Bambang juga menyoroti sejumlah nama yang tertuang dalam Surat Telegram Kapolri itu. Misalnya Irjen Fadil Imran yang ditunjuk sebagai Kabaharkam Polri.
Penunjukan itu sudah bisa diprediksi. Sebab, meskipun ada sejumlah kontroversi yang menerpa Fadil, ia tetap bisa mempertahankan kondusifitas keamanan di wilayah yang menjadi tanggung jawabnya.
Berbeda dengan promosi Irjen Pipit Rismanto sebagai Kapolda Kalimantan Barat. Bambang menilai hal ini justru mengonfirmasi problem reformasi kultural di Polri.
Pasalnya, mutasi terhadap Pipit dilakukan sebelum peran dan tanggung jawabnya sebagai Direktur Tindak Pidana Tertentu (Dirtipidter) Bareskrim Polri tuntas, mulai dari kasus tambang ilegal hingga isu mafia tambang yang belum selesai.
“Akibatnya, seringkali pejabat berikutnya yang harus mengerjakan PR-nya. Tidak menjadi masalah bila mutasi tersebut karena demosi, yang memang mengharuskan pejabatnya diganti. Tetapi ini promosi, yang idealnya diberikan sebagai reward dari kinerja yang baik termasuk menuntaskan sebuah perkara,” ungkap Bambang.
Selain itu, Bambang turut menyoroti soal penunjukan Irjen Karyoto menjadi Kapolda Metro Jaya. Kata dia, penunjukan ini tak bisa dipisahkan dari faktor politik.
Disampaikan Bambang, jabatan orang nomor satu di Polda Metro Jaya selaku pemangku tanggung jawab dan kewenangan terkait keamanan DKI Jakarta adalah posisi yang vital dan strategis. Apalagi menjelang Pemilu 2024 nanti.
Bambang pun menerangkan secara kultur organisasi Polri, Kapolda Metro selalu diisi oleh mantan Kapolda di wilayah lain.
Bahkan, lanjut dia, ada prasyarat Kapolda Metro Jaya yang merupakan Polda tipe A+ harus diisi oleh sosok yang pernah menjabat Kapolda minimal satu kali.
“Sementara jabatan Kapolda Metro Jaya ini adalah jabatan pertama Irjen Karyoto sebagai Kapolda.
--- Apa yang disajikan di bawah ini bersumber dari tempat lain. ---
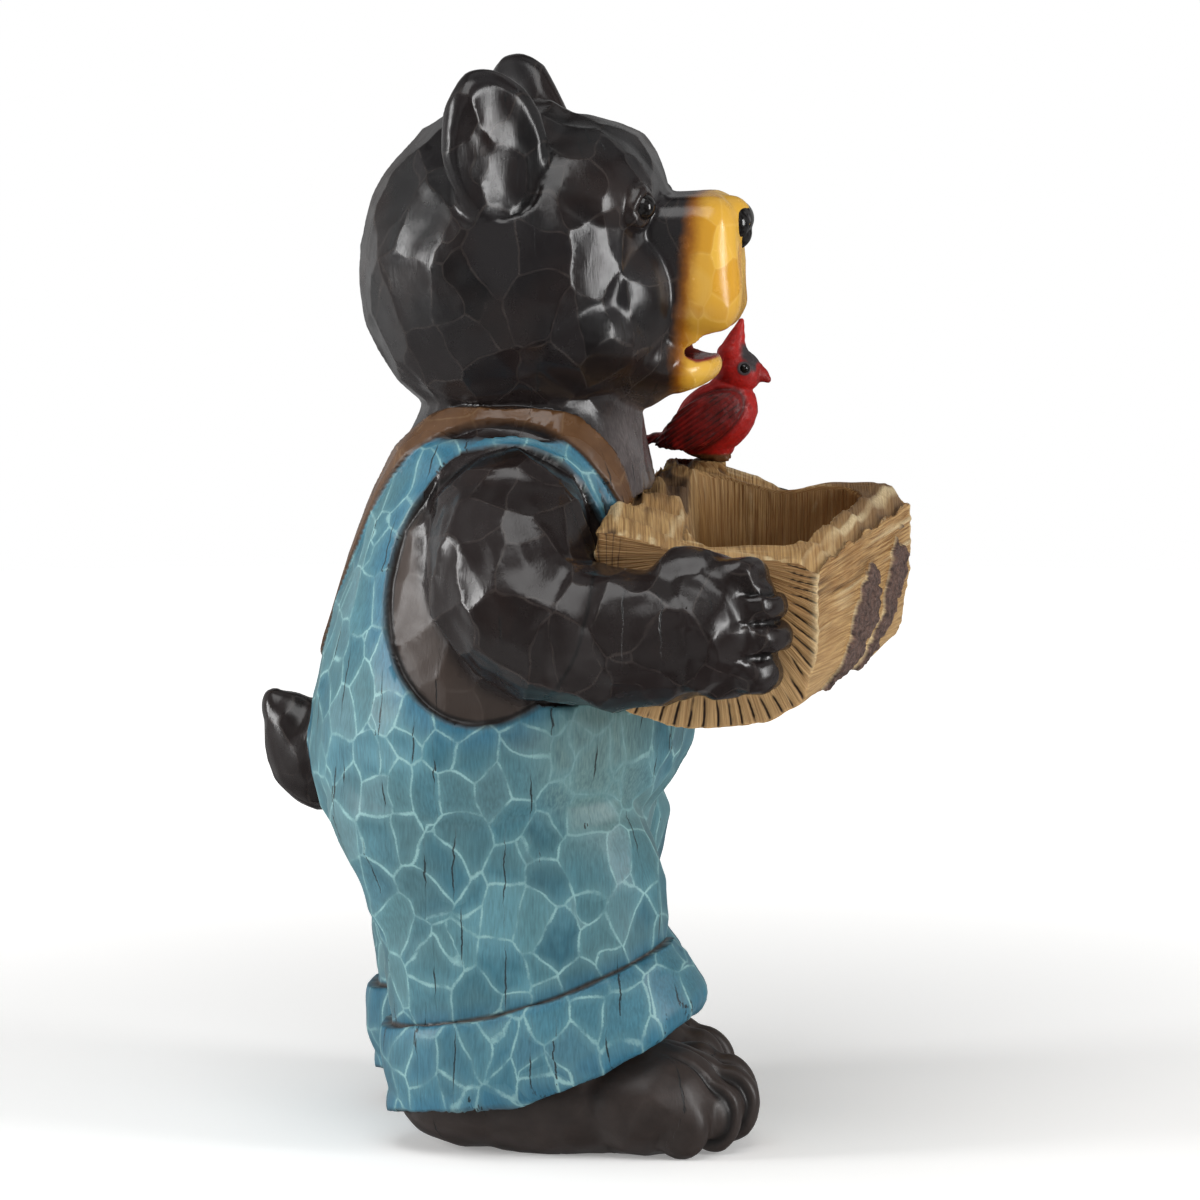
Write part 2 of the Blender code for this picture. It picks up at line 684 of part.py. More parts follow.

Tentunya pengangkatan tersebut dilakukan karena urgensi yang lebih besar daripada rekam jejaknya dalam memimpin sebuah satuan wilayah setingkat Polda yang memiliki problem yang sangat kompleks,” ucap Bambang.
Bambang juga menyebut, mutasi besar-besaran ini tak bisa dilepaskan dari pelaksanaan Pemilu 2024 yang semakin dekat.
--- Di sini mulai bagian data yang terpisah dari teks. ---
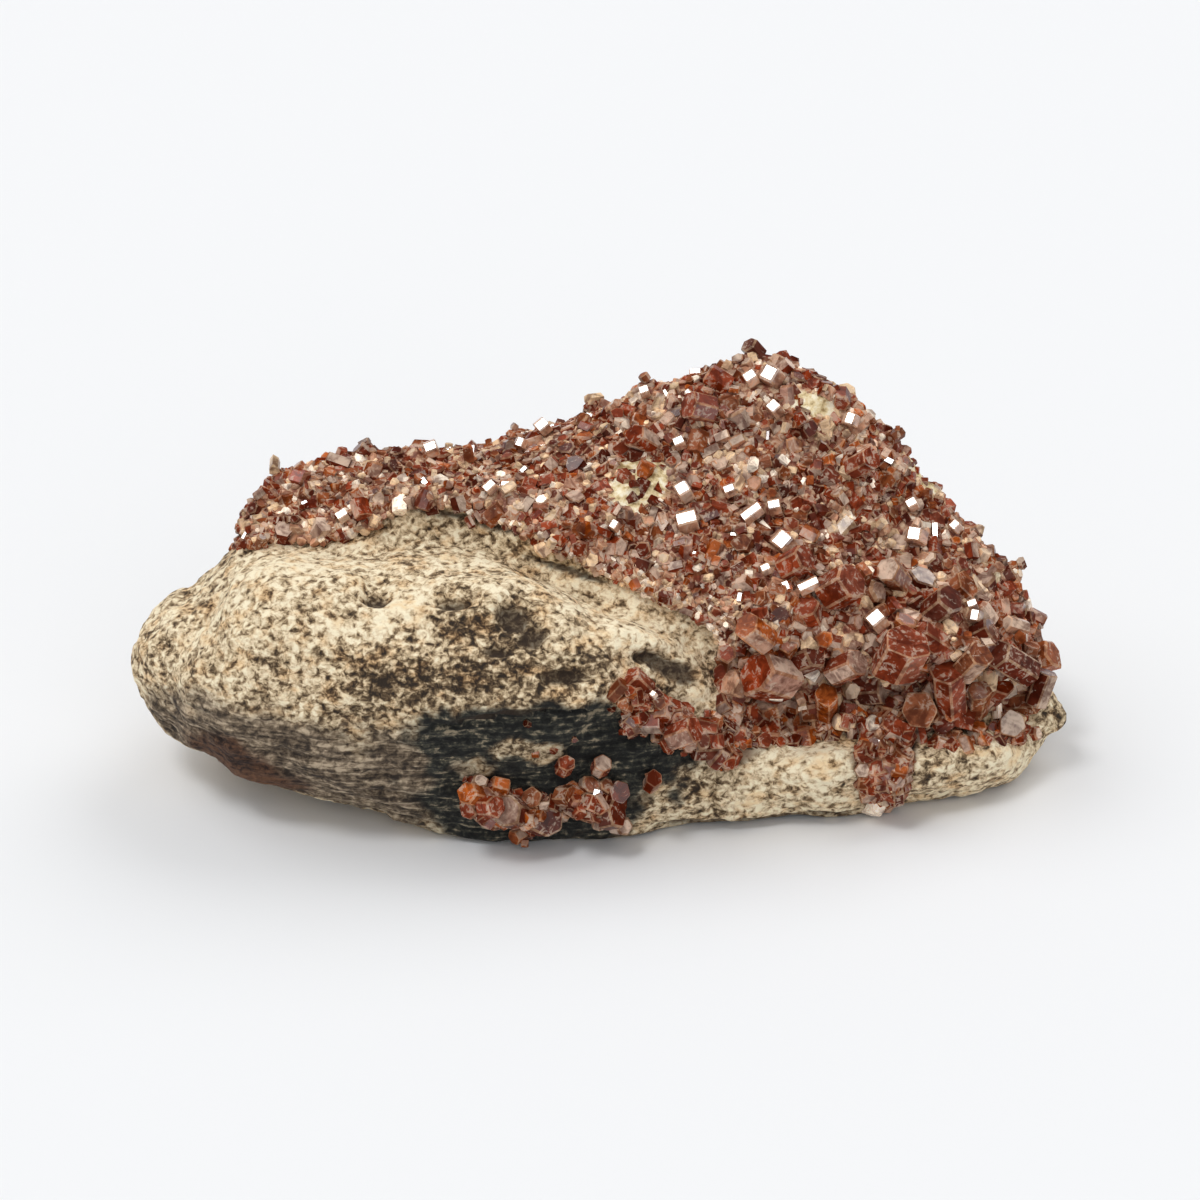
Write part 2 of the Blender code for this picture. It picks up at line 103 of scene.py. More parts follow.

“Asumsinya akan mengarah ke sana, karena pelaksanaan Pemilu tinggal 11 bulan lagi. Akan sangat rawan bila dalam waktu kurang 6 bulan ada pergantian-pergantian lagi,” ujarnya.
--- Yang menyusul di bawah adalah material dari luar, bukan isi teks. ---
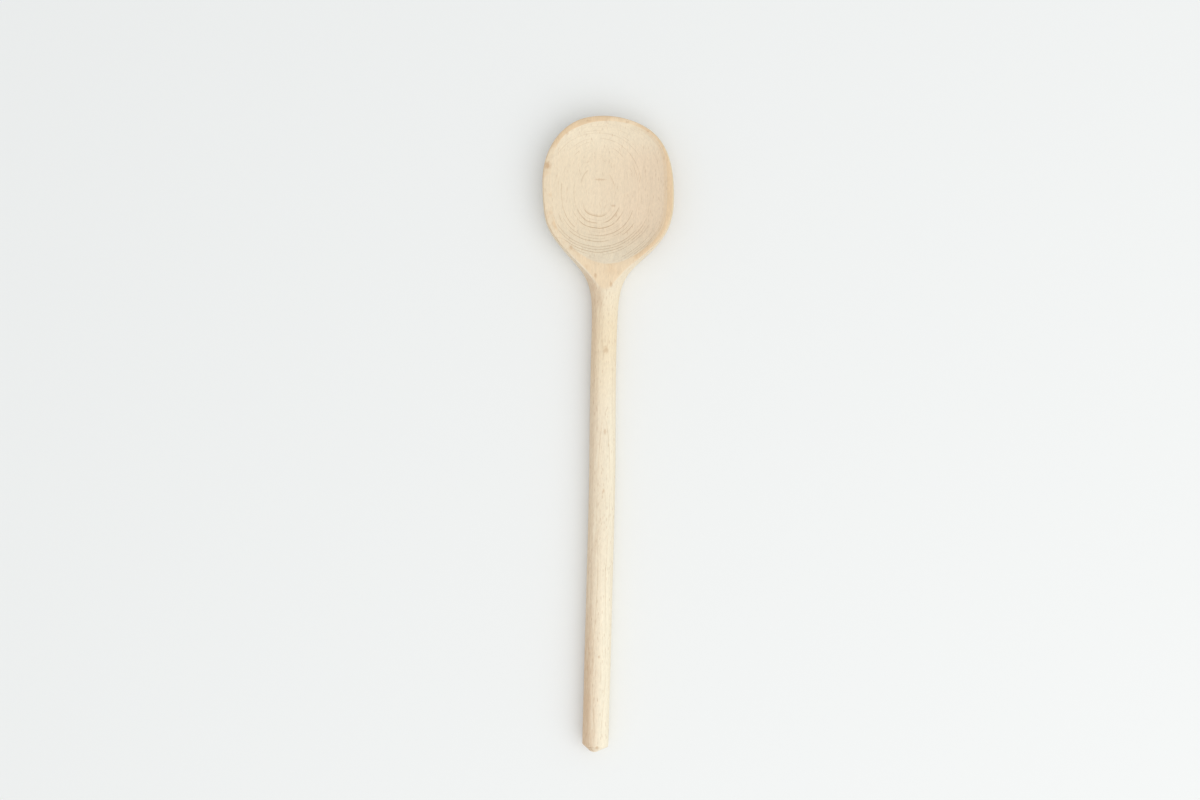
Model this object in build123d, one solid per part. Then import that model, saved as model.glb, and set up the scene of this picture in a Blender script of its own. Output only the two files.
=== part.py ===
from build123d import *
import os
from math import cos, radians, sin, sqrt, tan

# A wooden cooking spoon, turned and carved from one length of beech.
# Millimetres. +Y runs along the spoon from the end of the handle to the tip of
# the head, +X is across it and +Z is up, the way the hollow opens. The origin
# is on the surface that the spoon lies on, under the middle of its length.

# Overall
spoon_length = 300.0
cut_overrun = 20.0
curve_overrun_share = 0.2

# Outline of the turned blank. Its places are distances from the tip, and its
# reaches say how far each curve holds its direction before it bends away.
head_width = 62.6
widest_from_tip = 34.0
widest_side_reach = 16.0
waist_width = 34.8
waist_from_tip = 67.8
waist_slope = 44.4
waist_head_reach = 14.9
waist_neck_reach = 13.5
neck_diameter = 12.1
neck_from_tip = 102.5
neck_reach = 20.0
tip_round_share = 0.80
tip_side_share = 0.45

# Handle, a straight grip that tapers to the neck and ends in a cone cut askew
grip_diameter = 12.5
grip_length = 130.0
taper_share = 0.33
end_flat_diameter = 3.6
end_flat_offset = 0.7
end_cone_angle = 55.0
end_cone_lean = 7.0
end_edge_radius = 0.4

# Flat face above the neck and crowned back below it. The edge heights are what
# the back leaves of the head's side walls, where it is deepest and at the tip.
face_above_neck = 1.2
face_edge_radius = 0.8
back_below_neck = 0.45
back_edge_radius = 2.0
side_edge_height = 5.5
tip_edge_height = 4.75
back_profile_shares = (0.60, 0.88)

# Hollow, inside a rim of one width. It ends a little past the waist of the outline.
hollow_depth = 8.2
rim_width = 3.4
tip_rim_width = 3.2
hollow_past_waist = 2.4
hollow_edge_radius = 1.0
rim_crown_shares = (0.30, 0.65, 1.0)
rim_shoulder_shares = (0.55, 1.0)

# Places that follow from the sizes
tip = spoon_length / 2
handle_end = -spoon_length / 2
neck_place = tip - neck_from_tip
back_depth = neck_diameter / 2 + back_below_neck
face_height = neck_diameter / 2 + face_above_neck
head_thickness = back_depth + face_height
axis_height = max(back_depth, grip_diameter / 2)
face_level = axis_height + face_height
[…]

Selain itu. Komisioner Komisi Kepolisian Nasional (Kompolnas) Poengky Indarti (Poengky) menyampaikan mutasi besar-besaran ini telah disesuaikan dengan keahlian dan pengalaman anggota selama bertugas.
“Sebagaimana kebutuhan organisasi Polri, perlu ada penyegaran, tour of duty, dan tour of area, ada yang pensiun dan ada yang menggantikan,” ungkapnya.
Dalam hal ini, Poengky mencontohkan Fadil yang didapuk menjadi Kabaharkam. Kata dia, pengalaman Fadil yang pernah menjabat sebagai Kapolda Jawa Timur dan Kapolda Metro Jaya bisa menjadi modal untuk bertugas di jabatan barunya.